Arc Fault Circuit Interrupter (AFCI)

In Plain English

A safety breaker that detects dangerous electrical sparking inside walls and shuts off power to prevent fires.

Definition

A circuit protection device that detects dangerous electrical arcing conditions and shuts off power before a fire can start. AFCIs are required by the NEC in bedrooms, living areas, and most habitable rooms in new construction. They differ from GFCIs in that they protect against arcing faults rather than ground faults.

Why It Matters in Bidding

AFCI protection is a code-mandated requirement that estimators must capture in electrical takeoff because AFCI breakers cost more than standard breakers and the NEC requires them across most habitable rooms in new construction. Missing the AFCI requirement on a residential or light-commercial bid undercounts panel costs and risks an inspection failure that forces breaker swaps and callbacks after the panel is already built and energized.

Example

Estimating a multifamily project, the electrical estimator counts AFCI breakers for every bedroom and living-area circuit per the NEC and prices them in the panel schedule rather than assuming standard breakers.

Related Terms

Frequently Asked Questions

The NEC requires AFCI protection on most habitable-room circuits, and AFCI breakers cost noticeably more than standard ones. Across a multifamily or residential project, that price difference adds up quickly. Estimators must count AFCI-protected circuits accurately in the panel schedule so the bid reflects code-required protection rather than cheaper standard breakers.
AFCIs detect dangerous arcing faults to prevent fires, while GFCIs detect ground faults to prevent shock. They protect against different hazards, and many areas require both.
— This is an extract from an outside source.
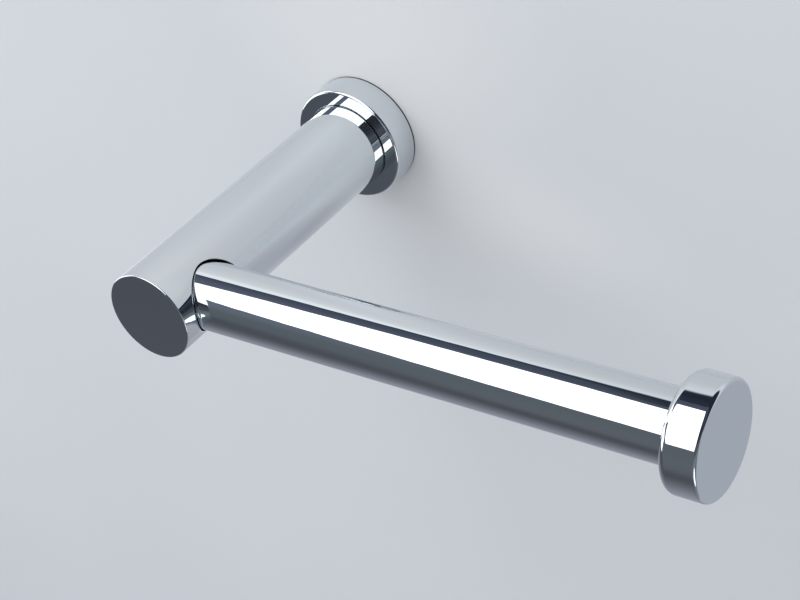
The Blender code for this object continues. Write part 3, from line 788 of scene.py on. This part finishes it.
def shining(material, tree, tone, strength):
    """Ends a finish as a glow that the chrome mirrors and that lights nothing."""
    add(tree, "OutputMaterial", Surface=add(tree, "Emission", Color=tone, Strength=strength))
    material.cycles.emission_sampling = "NONE"
    return material


def unlit_room():
    """The room as the chrome mirrors it: a dim floor, dark walls, a darker side on the right.

    Its tones change with the direction out of the wall, and run into each other from left to right.
    """
    material, tree = new_finish("unlit_room")
    place = add(tree, "SeparateXYZ", Vector=add(tree, "NewGeometry").outputs["Position"])
    outwards = add(tree, "Math", TIMES, i0=place.outputs[1], i1=-1.0)
    lift = add(tree, "Math", {"operation": "ARCTAN2"}, i0=place.outputs[2], i1=outwards)
    share = add(tree, "MapRange", Value=lift, From_Min=-math.pi / 2, From_Max=math.pi / 2)
    sides = []
    for tones in (LEFT_TONES, MIDDLE_TONES, RIGHT_TONES):
        tones = [((degrees + 90) / 180, code) for degrees, code in tones]
        sides.append(add(tree, "ValToRGB", {"tones": tones}, Fac=share))
    left, middle, right = sides
    from_left = add(tree, "MapRange", Value=place.outputs[0], From_Min=-1.05, From_Max=-0.72)
    from_middle = add(tree, "MapRange", Value=place.outputs[0], From_Min=0.2, From_Max=0.7)
    tone = add(tree, "MixRGB", Fac=from_left, Color1=left, Color2=middle)
    return shining(material, tree, add(tree, "MixRGB", Fac=from_middle, Color1=tone, Color2=right), 1.0)


def mirrored_wall_tone(tree, place, right, up):
    """The mirrored wall's tone, with painted light and shade: lighter with height, light beside the post,
    dark past the slanted line.
    """
    share = add(tree, "MapRange", Value=up, From_Min=CARD_LOW, From_Max=CARD_HIGH)
    tones = [((level - CARD_LOW) / (CARD_HIGH - CARD_LOW), code) for level, code in CARD_TONES]
    tone = add(tree, "ValToRGB", {"tones": tones}, Fac=share)
    # to the left of the post the wall stays light further down
    leftward = add(tree, "MapRange", Value=right, From_Min=-0.01, From_Max=-0.09)
    not_low = add(tree, "MapRange", Value=up, From_Min=-0.12, From_Max=-0.07)
    low_left = add(tree, "Math", TIMES, i0=leftward, i1=not_low)
    not_high = add(tree, "MapRange", Value=up, From_Min=0.02, From_Max=-0.02)
    low_left = add(tree, "Math", TIMES, i0=low_left, i1=not_high)
    tone = add(tree, "MixRGB", Fac=low_left, Color1=tone, Color2=colour("#EAEAEC"))
    # painted light: the lit part ends above in a slanted line, with a painted highlight just under it
    past = add(tree, "VectorMath", DOT, i0=place, i1=SLANT).outputs["Value"]
    across_start, across_end = SLANT_LINE - SLANT_SPAN / 2, SLANT_LINE + SLANT_SPAN / 2
    across = add(tree, "MapRange", Value=past, From_Min=across_start, From_Max=across_end)
    edge = add(tree, "ValToRGB", {"tones": SLANT_TONES}, Fac=across)
    # painted shade: past the line it is darkest over the roll
    over_roll = add(tree, "VectorMath", DOT, i0=place, i1=OVER_ROLL).outputs["Value"]
    deep = add(tree, "MapRange", Value=over_roll, From_Min=0.09, From_Max=0.15, To_Min=0.0, To_Max=0.85)
    well_past = add(tree, "MapRange", Value=past, From_Min=SLANT_LINE + 0.01, From_Max=SLANT_LINE + 0.05)
    deep = add(tree, "Math", TIMES, i0=deep, i1=well_past)
    edge = add(tree, "MixRGB", Fac=deep, Color1=edge, Color2=colour("#242934"))
    near_start, near_end = SLANT_LINE - SLANT_SPAN * 0.3, SLANT_LINE - SLANT_SPAN * 0.15
    near_line = add(tree, "MapRange", Value=past, From_Min=near_start, From_Max=near_end)
    tone = add(tree, "MixRGB", Fac=near_line, Color1=tone, Color2=edge)
    # low on the right, past the disc, it is a little bluer and lighter
    past_disc = add(tree, "MapRange", Value=right, From_Min=0.14, From_Max=0.18)
    low_down = add(tree, "MapRange", Value=up, From_Min=-0.02, From_Max=-0.06)
    low_right = add(tree, "Math", TIMES, i0=past_disc, i1=low_down)
    return add(tree, "MixRGB", Fac=low_right, Color1=tone, Color2=colour("#B1B6C0"))


def mirrored_wall_strength(tree, place, right, up):
    """How brightly it glows, with painted light and shade: more over the rose and high on the left, less to
    the right and under the post.
    """
    beside_middle = add(tree, "Math", {"operation": "ABSOLUTE"}, i0=right)
    middle = add(tree, "MapRange", Value=beside_middle, From_Min=0.035, From_Max=0.0)
    close_above = add(tree, "MapRange", Value=up, From_Min=0.11, From_Max=0.04)
    thrown = add(tree, "Math", TIMES, i0=middle, i1=close_above)
    darker = add(tree, "MapRange", Value=right, From_Min=0.0, From_Max=0.07, To_Min=0.0, To_Max=-0.07)
    level_up = add(tree, "MapRange", Value=up, From_Min=-0.03, From_Max=0.0)
    darker = add(tree, "Math", TIMES_PLUS, i0=darker, i1=level_up, i2=1.0)
    # a painted soft shadow of the post
    apart = add(tree, "VectorMath", DISTANCE, i0=place, i1=POST_SHADOW).outputs["Value"]
    painted_post_shadow = add(
        tree, "MapRange", SOFTLY, Value=apart, From_Min=0.045, From_Max=0.01, To_Min=0.0, To_Max=-0.12
    )
    darker = add(tree, "Math", PLUS, i0=darker, i1=painted_post_shadow)
    strength = add(tree, "Math", TIMES_PLUS, i0=thrown, i1=0.12, i2=darker)
    far_left = add(tree, "MapRange", Value=right, From_Min=0.0, From_Max=-0.1, To_Min=0.0, To_Max=0.2)
    high_up = add(tree, "MapRange", Value=up, From_Min=0.18, From_Max=0.27)
    return add(tree, "Math", TIMES_PLUS, i0=far_left, i1=high_up, i2=strength)


def wall_beyond():
    """The wall as the chrome mirrors it, a glow with its light and shade painted in: brighter above, falling
    off below, dark beyond the lamp's light.

    Close to the rose it is open, so that the real wall is mirrored there, with its shadows.
    """
    material, tree = new_finish("wall_beyond_the_picture")
    place = add(tree, "NewGeometry").outputs["Position"]
    parts = add(tree, "SeparateXYZ", Vector=place)
    right, up = parts.outputs[0], parts.outputs[2]
    tone = mirrored_wall_tone(tree, place, right, up)
    light = add(tree, "Emission", Color=tone, Strength=mirrored_wall_strength(tree, place, right, up))
    below = add(tree, "MapRange", Value=up, From_Min=-0.02, From_Max=-0.04)
    above = add(tree, "MapRange", Value=up, From_Min=0.012, From_Max=0.03)
    beside = add(tree, "MapRange", Value=right, From_Min=0.13, From_Max=0.17)
    shown = add(tree, "Math", LARGER, i0=below, i1=above)
    shown = add(tree, "Math", LARGER, i0=shown, i1=beside)
    both = add(tree, "MixShader", i0=shown, i1=add(tree, "BsdfTransparent"), i2=light)
    add(tree, "OutputMaterial", Surface=both)
    material.cycles.emission_sampling = "NONE"
    return material


def make_room():
    """The half of a large ball round the holder that lies in front of the wall."""
    shape = bmesh.new()
    bmesh.ops.create_uvsphere(shape, u_segments=ROOM_SIDES, v_segments=ROOM_RINGS, radius=ROOM_RADIUS)
    behind = [point for point in shape.verts if point.co.y > ROOM_BACK]
    bmesh.ops.delete(shape, geom=behind, context="VERTS")
    points = [tuple(point.co) for point in shape.verts]
    faces = [[point.index for point in face.verts] for face in shape.faces]
    shape.free()
    stage_mesh("studio_room", points, faces, unlit_room(), only_mirrored=True)


def make_softbox(cloth):
    """A large round softbox, above and in front of the holder."""
    right = SOFTBOX_WAY.cross(Z).normalized()
    up = right.cross(SOFTBOX_WAY)
    turns = [math.tau * step / SOFTBOX_STEPS for step in range(SOFTBOX_STEPS)]
    spokes = [right * math.cos(turn) + up * math.sin(turn) for turn in turns]
    rim = [SOFTBOX_PLACE + spoke * SOFTBOX_RADIUS for spoke in spokes]
    stage_mesh("softbox_front", rim, [tuple(range(SOFTBOX_STEPS))], cloth, only_mirrored=True)


def make_panels(cloth):
    """Light panels whose corners lie at the same distance, in the directions that PANELS gives."""
    for name, corners in PANELS.items():
        points = []
        for degrees_right, degrees_up in corners:
            aside, lift = math.radians(degrees_right), math.radians(degrees_up)
            level = X * math.sin(aside) - Y * math.cos(aside)
            way = level * math.cos(lift) + Z * math.sin(lift)
            points.append(PANEL_AIM + way * PANEL_DISTANCE)
        stage_mesh(name, points, [tuple(range(len(points)))], cloth, only_mirrored=True)


def make_mirrored_wall():
    """The glowing card that stands for the wall in the chrome, with the wall's light and shade painted in."""
    card = [(x, -CARD_HEIGHT, z) for x, z in square(CARD_REACH)]
    stage_mesh("wall_beyond", card, [(0, 1, 2, 3)], wall_beyond(), only_mirrored=True)


def make_lamps():
    """Two soft lamps that light the wall, and that the chrome doesn't show."""
    for name, lamp in LAMPS.items():
        data = bpy.data.lights.new(name, "AREA")
        data.size = lamp["width"]
        data.energy = lamp["power"]
        light = bpy.data.objects.new(name, data)
        way = Vector(lamp["way"]).normalized()
        light.location = LAMP_AIM + way * lamp["distance"]
        light.rotation_mode = "QUATERNION"
        light.rotation_quaternion = way.to_track_quat("Z", "Y")
        light.visible_glossy = False
        bpy.context.scene.collection.objects.link(light)


def make_world():
    """Even light from all round. The eye and the metal see it pale."""
    world = bpy.data.worlds.new("pale_studio")
    bpy.context.scene.world = world
    world.use_nodes = True
    tree = world.node_tree
    tree.nodes.clear()
    path = add(tree, "LightPath")
    seen = add(tree, "Math", LARGER, i0=path.outputs["Is Camera Ray"], i1=path.outputs["Is Glossy Ray"])
    seen = add(tree, "Math", LARGER, i0=seen, i1=path.outputs["Is Transmission Ray"])
    even = add(tree, "Background", Color=colour("#FFFFFF"), Strength=EVEN_LIGHT)
    pale = add(tree, "Background", Color=colour("#D8DCE1"), Strength=1.0)
    add(tree, "OutputWorld", Surface=add(tree, "MixShader", i0=seen, i1=even, i2=pale))


chrome = bright_chrome()
make_rose(chrome)
make_post(chrome)
make_roll_bar(chrome)
make_end_disc(chrome)
finish_fittings()

make_wall_and_floor()
make_room()
lit_cloth = shining(*new_finish("lit_cloth"), colour("#FFFFFF"), CLOTH_GLOW)
make_softbox(lit_cloth)
make_panels(lit_cloth)
make_mirrored_wall()
make_lamps()
make_world()
make_camera()
bpy.context.scene.view_settings.view_transform = "Standard"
Some locations call for dual-function devices. Estimators must read where each is required so the bid carries the correct device type for every circuit.
The NEC generally requires AFCI protection for branch circuits serving bedrooms, living rooms, kitchens, and most other habitable rooms in dwellings, with the exact list expanding over recent code cycles. Because adopted code editions vary by jurisdiction, estimators should confirm the local code before counting AFCI breakers to avoid under- or over-pricing protection.